A sweeping change to Nigeria’s import clearing fees has ignited a storm of protests among freight brokers, clearing agents, and importers nationwide. The Nigeria Customs Service (NCS) recently unveiled a 4 percent Free-On-Board (FOB) levy, replacing existing charges and instantly escalating the cost of bringing goods into the country.
Businesses say they were blindsided. Several importers reported learning about the fee change only after goods had already arrived at ports, leaving no time to adjust finances or pricing. Vehicle importers and traders dealing in high-value goods appear to be the most affected, with some warning that clearing costs have now surged to unsustainable levels.

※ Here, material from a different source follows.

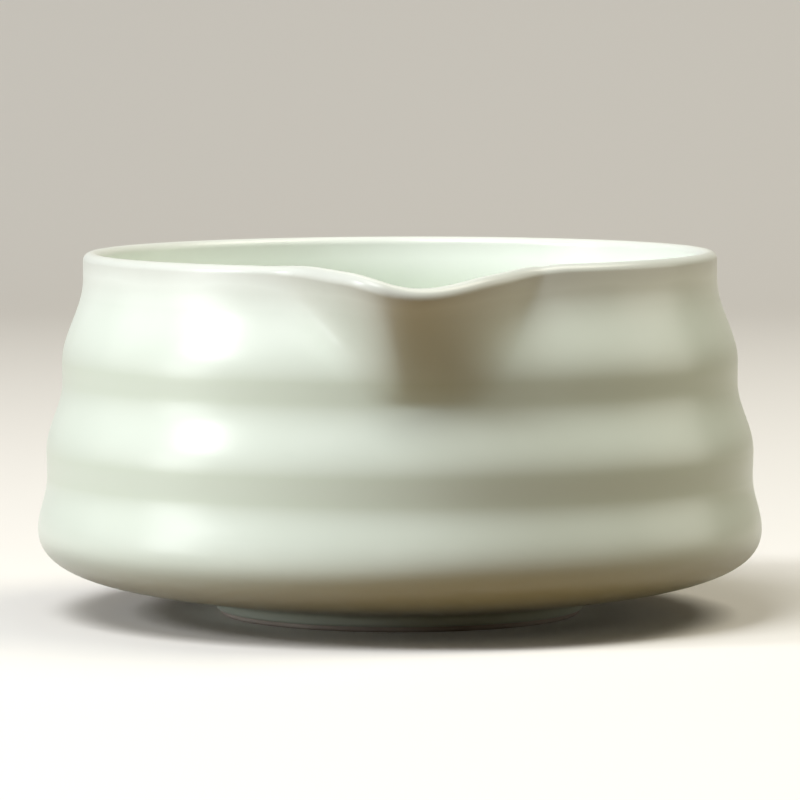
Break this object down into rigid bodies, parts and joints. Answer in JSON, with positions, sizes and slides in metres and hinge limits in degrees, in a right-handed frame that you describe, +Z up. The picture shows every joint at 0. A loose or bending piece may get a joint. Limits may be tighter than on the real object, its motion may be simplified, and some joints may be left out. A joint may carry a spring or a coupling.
{
  "type": "tea bowl",
  "caption": "Wide footed tea bowl with three swells up its wall, a pulled pouring lip on the rim, and a pale green glaze outside and in.",
  "frame": {"origin": "under the middle of the outline, lip included, in the plane that the foot ring stands on; the axis the bowl is turned on stands 2.55 mm behind it", "axes": "+Z up, -Y towards the pouring lip, +X to the right as seen from the lip's side"},
  "size_m": [0.1248, 0.1301, 0.063],
  "materials": {
    "porcelain": "fired porcelain body, covered by glaze",
    "bare_foot": "bare fired porcelain, ground smooth where it stands",
    "outside_celadon": "pale celadon glaze, satin gloss, white at the rim",
    "inside_celadon": "pale celadon glaze, a little greener where it lies thick",
    "well_celadon": "pale celadon glaze, thin and even"
  },
  "bodies": {
    "root": {"porcelain_bowl": "porcelain", "foot_ring": "bare_foot", "outside_glaze": "outside_celadon", "inside_glaze": "inside_celadon", "foot_well_glaze": "well_celadon"}
  },
  "joints": []
}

For a country already grappling with stubborn inflation, the move has been met with sharp criticism. Importers argue that the increased levy will ripple through the supply chain, pushing retail prices higher and placing more strain on households already struggling to afford basic items. Economists have long warned that cost-push inflation, driven by higher import expenses, could compound Nigeria’s fragile economic recovery.
Trade operators are voicing fears that the policy could stall cargo clearance entirely for certain shipments. Several industry insiders say some goods may remain stranded at Nigerian ports because clearing them has become financially impractical. Others are already exploring alternative routes through neighboring countries with more competitive duties. Such diversions could inadvertently fuel smuggling, a challenge that Nigeria has battled for decades.
Critics also point to timing as a major flaw in the rollout. Many businesses are still recovering from recent currency volatility, high lending rates, and increased operational expenses. For smaller importers, the extra levy could be the breaking point, forcing them to scale down operations or exit the market altogether.
Some industry groups have begun coordinated efforts to pressure authorities into reconsidering. They are urging the NCS to suspend the levy and engage stakeholders in proper dialogue to find a compromise that meets revenue needs without crippling trade. According to the Association of Nigerian Licensed Customs Agents, the abrupt implementation ignored the realities of market volatility and the operational challenges importers face.
A few minor concessions have been made by Customs in recent days, including allowing some import declarations to be resubmitted under previous rates. However, stakeholders say these measures are insufficient. They insist that without a broader review, the new charges will harm not only their businesses but the wider economy.
Customs officials maintain that the policy is part of efforts to boost government revenue and standardize tariff regimes. They argue that Nigeria’s import fee structure has lagged behind comparable economies, limiting the state’s ability to generate funds for infrastructure and public services. Yet, even among policymakers, there is quiet acknowledgment that higher tariffs could deter legitimate trade.
Port operators have noted a drop in clearance activity since the levy was announced. This slowdown, if prolonged, could affect port revenue, reduce the flow of goods into the market, and further constrain economic activity. The logistics sector, which depends heavily on the speed and efficiency of cargo turnover, also faces potential losses from delays and reduced shipment volumes.
For everyday Nigerians, the impact will likely be felt in rising prices for imported goods, from automobiles to household appliances. Retailers have already begun adjusting prices to reflect the higher clearing costs, and consumers can expect further increases in the coming weeks.
Observers say the dispute highlights a broader challenge for Nigeria: balancing the urgent need for government revenue with policies that promote economic growth and trade facilitation. While the NCS appears determined to enforce the levy, pressure from organized trade groups could force a policy rethink.
The coming weeks will reveal whether authorities are prepared to ease the new charges or whether the stand-off will deepen, possibly leading to prolonged port gridlock and further price escalation. For now, both importers and consumers are bracing for the economic ripple effects of a decision that could reshape the country’s import landscape.